Beyond Leibniz's Rule: Advanced Techniques

For extremely complex situations, other advanced techniques from calculus may be necessary. These include but are not limited to:

• Integration by parts: Useful when the integrand involves a product of functions.
• Substitution: Transforms integrals into simpler forms.
• Partial fraction decomposition: Useful for integrating rational functions.
• Series expansion: Approximates the integrand using power series, allowing for term-by-term integration.

The application of these techniques often precedes or follows the application of Leibniz's rule, depending on the complexity of the problem.

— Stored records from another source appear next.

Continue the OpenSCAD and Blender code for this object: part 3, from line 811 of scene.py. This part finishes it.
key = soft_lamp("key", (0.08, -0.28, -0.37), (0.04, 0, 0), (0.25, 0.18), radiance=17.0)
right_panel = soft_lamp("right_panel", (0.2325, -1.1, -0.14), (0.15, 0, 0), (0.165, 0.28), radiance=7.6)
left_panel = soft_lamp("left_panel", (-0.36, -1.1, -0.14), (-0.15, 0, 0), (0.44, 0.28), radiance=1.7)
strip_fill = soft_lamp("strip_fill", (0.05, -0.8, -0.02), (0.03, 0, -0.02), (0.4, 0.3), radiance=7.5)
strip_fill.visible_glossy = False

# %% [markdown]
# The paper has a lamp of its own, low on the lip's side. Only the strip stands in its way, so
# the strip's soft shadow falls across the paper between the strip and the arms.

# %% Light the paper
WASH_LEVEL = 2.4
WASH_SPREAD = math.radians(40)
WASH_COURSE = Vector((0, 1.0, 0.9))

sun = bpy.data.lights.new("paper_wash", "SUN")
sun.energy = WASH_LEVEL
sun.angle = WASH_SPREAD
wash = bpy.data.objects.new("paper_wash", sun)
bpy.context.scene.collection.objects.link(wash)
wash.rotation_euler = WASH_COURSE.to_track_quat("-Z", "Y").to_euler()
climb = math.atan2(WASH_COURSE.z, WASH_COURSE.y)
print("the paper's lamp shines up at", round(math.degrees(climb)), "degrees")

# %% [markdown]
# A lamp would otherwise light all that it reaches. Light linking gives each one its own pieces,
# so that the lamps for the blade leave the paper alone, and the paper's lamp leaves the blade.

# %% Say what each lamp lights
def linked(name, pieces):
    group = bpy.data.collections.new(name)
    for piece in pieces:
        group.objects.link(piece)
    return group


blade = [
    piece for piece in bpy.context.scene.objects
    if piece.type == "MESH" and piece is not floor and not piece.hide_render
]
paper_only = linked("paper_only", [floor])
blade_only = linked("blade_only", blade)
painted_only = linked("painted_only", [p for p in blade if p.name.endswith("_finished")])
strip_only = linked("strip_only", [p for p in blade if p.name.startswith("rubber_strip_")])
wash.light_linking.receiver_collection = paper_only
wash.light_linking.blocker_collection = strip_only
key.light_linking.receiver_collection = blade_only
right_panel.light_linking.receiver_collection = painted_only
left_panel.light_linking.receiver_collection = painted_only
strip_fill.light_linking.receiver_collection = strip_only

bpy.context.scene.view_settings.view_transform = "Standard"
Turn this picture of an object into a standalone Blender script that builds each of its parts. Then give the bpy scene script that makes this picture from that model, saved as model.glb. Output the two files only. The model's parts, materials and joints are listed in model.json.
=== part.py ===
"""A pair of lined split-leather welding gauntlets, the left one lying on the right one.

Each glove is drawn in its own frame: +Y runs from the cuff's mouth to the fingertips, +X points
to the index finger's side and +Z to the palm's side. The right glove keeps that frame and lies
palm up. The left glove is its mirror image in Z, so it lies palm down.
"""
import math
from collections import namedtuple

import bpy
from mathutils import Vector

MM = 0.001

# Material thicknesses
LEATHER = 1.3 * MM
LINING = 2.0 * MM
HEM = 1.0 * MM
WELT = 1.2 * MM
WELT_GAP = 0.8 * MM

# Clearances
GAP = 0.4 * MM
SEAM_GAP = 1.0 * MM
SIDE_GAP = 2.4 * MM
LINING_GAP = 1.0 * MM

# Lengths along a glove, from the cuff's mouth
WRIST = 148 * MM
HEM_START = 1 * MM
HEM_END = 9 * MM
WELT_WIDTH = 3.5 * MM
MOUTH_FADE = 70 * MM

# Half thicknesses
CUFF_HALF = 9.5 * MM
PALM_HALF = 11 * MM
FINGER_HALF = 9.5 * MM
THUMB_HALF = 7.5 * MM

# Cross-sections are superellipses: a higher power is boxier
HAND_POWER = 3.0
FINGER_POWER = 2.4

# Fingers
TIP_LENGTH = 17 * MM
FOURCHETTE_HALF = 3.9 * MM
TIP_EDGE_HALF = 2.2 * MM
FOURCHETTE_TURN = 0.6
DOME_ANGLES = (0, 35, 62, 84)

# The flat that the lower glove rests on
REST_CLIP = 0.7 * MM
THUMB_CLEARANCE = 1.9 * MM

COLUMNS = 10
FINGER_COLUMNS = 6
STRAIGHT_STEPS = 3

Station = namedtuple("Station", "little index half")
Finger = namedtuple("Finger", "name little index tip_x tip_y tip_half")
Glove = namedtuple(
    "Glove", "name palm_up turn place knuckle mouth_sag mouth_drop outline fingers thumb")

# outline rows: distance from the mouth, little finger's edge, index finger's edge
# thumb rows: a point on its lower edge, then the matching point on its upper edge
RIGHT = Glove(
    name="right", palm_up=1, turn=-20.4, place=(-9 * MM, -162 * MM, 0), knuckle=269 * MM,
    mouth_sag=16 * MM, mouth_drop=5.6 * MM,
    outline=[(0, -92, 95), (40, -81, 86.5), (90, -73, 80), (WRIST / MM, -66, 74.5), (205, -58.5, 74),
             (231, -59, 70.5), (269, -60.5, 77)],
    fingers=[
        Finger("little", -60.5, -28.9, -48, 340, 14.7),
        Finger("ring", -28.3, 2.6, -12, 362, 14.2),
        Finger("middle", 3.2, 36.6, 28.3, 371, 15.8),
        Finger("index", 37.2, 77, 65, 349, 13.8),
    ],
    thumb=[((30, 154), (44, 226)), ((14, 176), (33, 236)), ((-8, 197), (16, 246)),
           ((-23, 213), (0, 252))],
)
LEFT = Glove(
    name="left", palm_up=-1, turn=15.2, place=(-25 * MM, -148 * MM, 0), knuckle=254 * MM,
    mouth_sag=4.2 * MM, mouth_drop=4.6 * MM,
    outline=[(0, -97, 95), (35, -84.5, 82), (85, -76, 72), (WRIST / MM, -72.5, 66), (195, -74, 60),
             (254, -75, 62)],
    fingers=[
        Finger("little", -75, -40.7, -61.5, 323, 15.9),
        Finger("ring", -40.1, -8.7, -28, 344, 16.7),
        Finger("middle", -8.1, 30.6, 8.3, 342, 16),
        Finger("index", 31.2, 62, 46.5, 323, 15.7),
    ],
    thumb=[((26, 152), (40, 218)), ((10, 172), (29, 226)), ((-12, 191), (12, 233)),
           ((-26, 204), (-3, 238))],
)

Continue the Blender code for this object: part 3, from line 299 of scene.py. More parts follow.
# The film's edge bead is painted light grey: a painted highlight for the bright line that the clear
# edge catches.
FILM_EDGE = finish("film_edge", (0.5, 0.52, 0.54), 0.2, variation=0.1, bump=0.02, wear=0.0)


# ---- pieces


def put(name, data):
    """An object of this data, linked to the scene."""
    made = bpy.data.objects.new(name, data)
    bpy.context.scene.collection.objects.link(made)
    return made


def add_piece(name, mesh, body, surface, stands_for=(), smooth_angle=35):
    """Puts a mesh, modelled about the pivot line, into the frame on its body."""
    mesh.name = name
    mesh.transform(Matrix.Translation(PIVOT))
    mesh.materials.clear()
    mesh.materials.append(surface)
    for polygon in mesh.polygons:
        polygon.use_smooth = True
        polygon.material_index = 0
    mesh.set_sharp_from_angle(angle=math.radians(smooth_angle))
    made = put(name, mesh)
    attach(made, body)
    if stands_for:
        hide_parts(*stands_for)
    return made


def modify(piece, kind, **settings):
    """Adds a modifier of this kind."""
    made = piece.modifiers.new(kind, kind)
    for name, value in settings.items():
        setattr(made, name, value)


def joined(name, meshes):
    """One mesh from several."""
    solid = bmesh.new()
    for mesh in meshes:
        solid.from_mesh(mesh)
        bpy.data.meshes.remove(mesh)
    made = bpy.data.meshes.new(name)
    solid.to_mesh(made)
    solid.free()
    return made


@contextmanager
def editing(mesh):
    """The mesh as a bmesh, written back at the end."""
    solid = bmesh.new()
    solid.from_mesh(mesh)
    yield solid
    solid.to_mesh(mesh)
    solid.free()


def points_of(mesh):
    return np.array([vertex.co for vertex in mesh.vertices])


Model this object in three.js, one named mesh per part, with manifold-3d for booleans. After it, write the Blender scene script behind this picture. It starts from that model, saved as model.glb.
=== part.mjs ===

Applications in Real-World Problems

The ability to find the derivative of an integral is not merely a theoretical exercise. It has numerous practical applications:

• Physics: Calculating the velocity of a particle given its acceleration as a function of time.
• Engineering: Determining the deflection of a beam under load.
• Economics: Analyzing the marginal cost of production given the total cost function.
• Probability and Statistics: Working with cumulative distribution functions and probability density functions.

Conclusion: Mastering the Derivative of an Integral

Mastering the skill of finding the derivative of an integral is a significant step toward mastering calculus. While the Fundamental Theorem of Calculus provides a foundation, Leibniz's Rule offers the versatility to handle more challenging scenarios. By understanding these concepts and practicing with various examples, you can confidently tackle complex problems and unlock the powerful applications of this fundamental concept in various fields. Remember, consistent practice and careful attention to detail are key to success. Break down complex problems into smaller, manageable steps, and always double-check your work to ensure accuracy. The more you practice, the more intuitive this process will become.